Dalam dunia yang cenderung pragmatis, firman ini menantang kita untuk mengembangkan pola pikir teologis yang lebih dalam — melihat penderitaan bukan hanya sebagai masalah, tetapi sebagai sarana pertumbuhan rohani dan jalan menuju kemuliaan Allah.
V. Kerygma / Implementasi
Firman ini menuntut kita untuk:
1. Melihat Penderitaan sebagai Sarana Pertumbuhan
Ketika menghadapi penderitaan, mari kita bertanya: “Apa yang Tuhan sedang kerjakan melalui situasi ini?”
2. Meneladani Ketaatan Yesus yang Radikal
Seperti Yesus yang tetap taat hingga mati di salib, kita pun dipanggil untuk taat kepada kehendak Allah, meskipun jalannya terasa sulit.
3. Menjadi "Anak-anak Terang" di Tengah Kegelapan
Kita dipanggil untuk hidup dalam terang Kristus — menghadirkan kasih, keadilan, dan pengharapan di tengah masyarakat yang sedang bergumul dengan berbagai tantangan hidup.
VI. Kesimpulan
Saudara-saudari yang terkasih,
Penderitaan yang kita alami tidak selalu berarti kegagalan atau hukuman. Seperti yang Yesus tunjukkan, penderitaan dapat menjadi sarana yang sangat kuat untuk memuliakan Tuhan.
Apakah kita berani melihat penderitaan sebagai kesempatan untuk bertumbuh dalam iman?
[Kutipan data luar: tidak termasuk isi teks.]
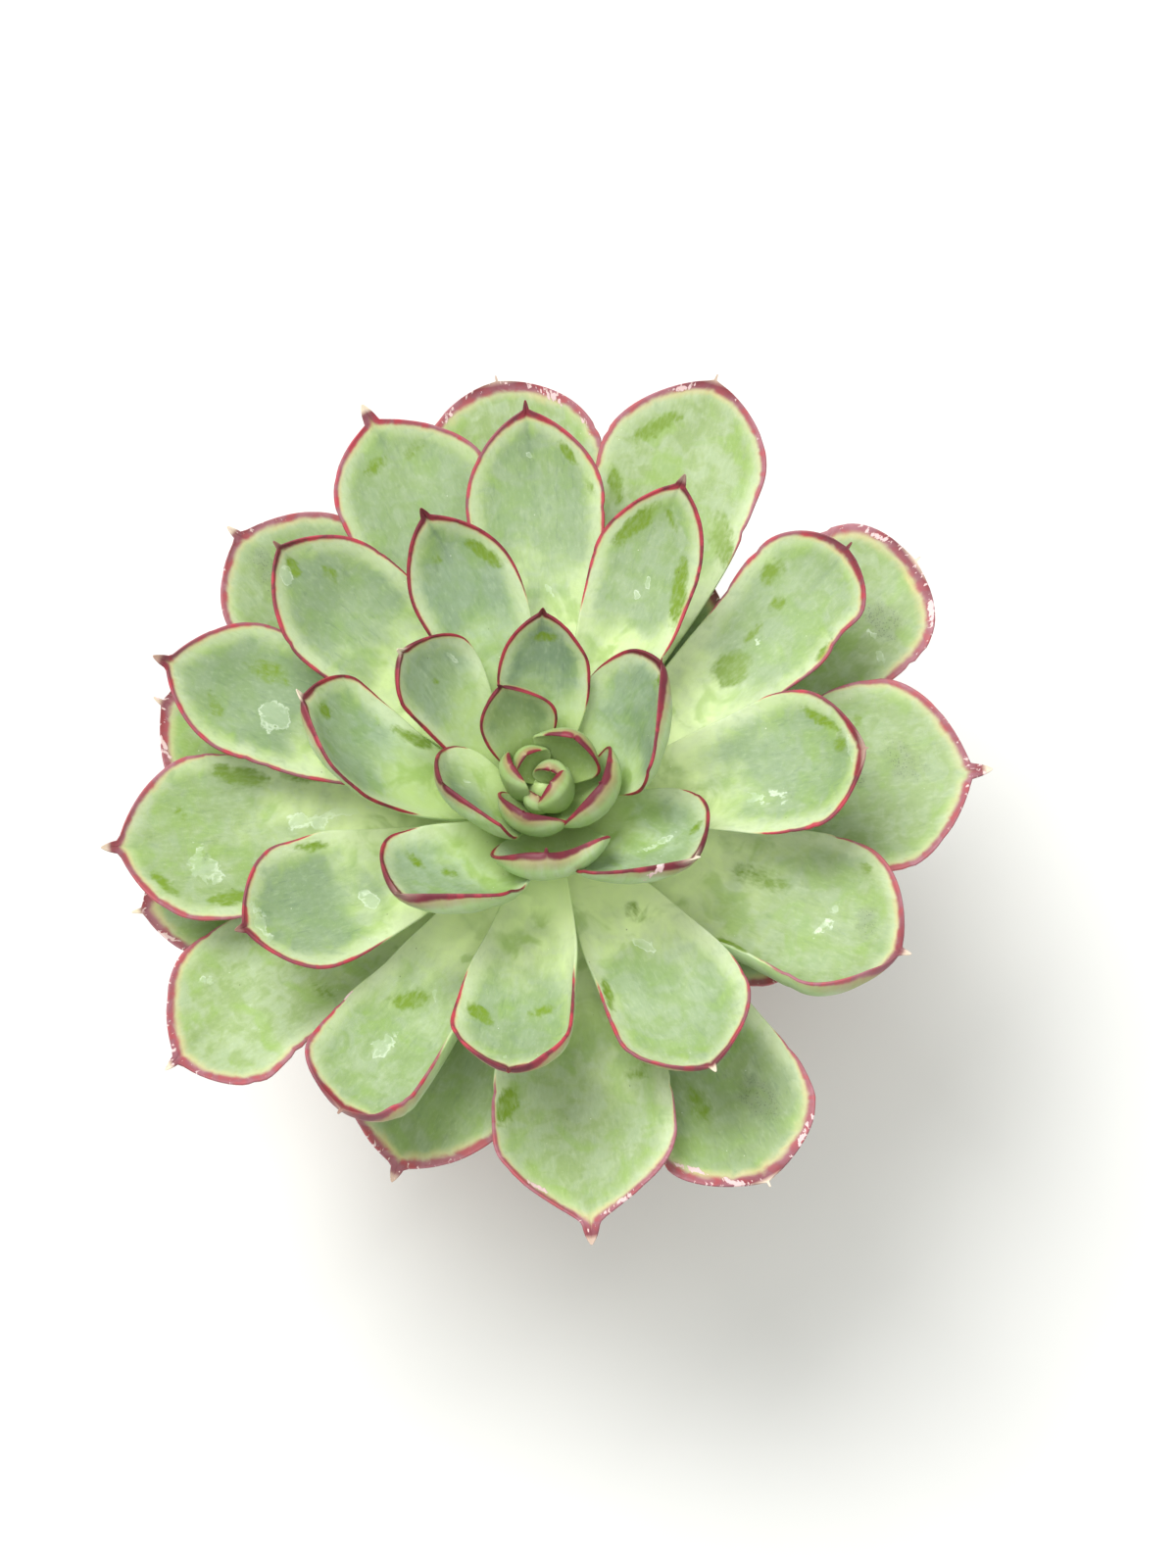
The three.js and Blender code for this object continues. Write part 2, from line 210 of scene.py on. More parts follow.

Apakah kita siap menjadi "anak-anak terang" yang membawa harapan dan kasih Kristus kepada dunia yang gelap ini?
Mari kita belajar dari Yesus, yang dalam penderitaan-Nya memilih untuk berkata: "Bapa, muliakanlah nama-Mu!"
Amin.
Catatan Kaki / Referensi
1. Dietrich Bonhoeffer, The Cost of Discipleship (New York: Touchstone, 1995).
2. William Barclay, The Gospel of John (Louisville: Westminster John Knox Press, 2001).
3. Craig S. Keener, The Gospel of John: A Commentary (Grand Rapids: Baker Academic, 2003).
4. N. T. Wright, The Day the Revolution Began (San Francisco: HarperOne, 2016).
5. D.A. Carson, The Gospel According to John (Grand Rapids: Eerdmans, 1991).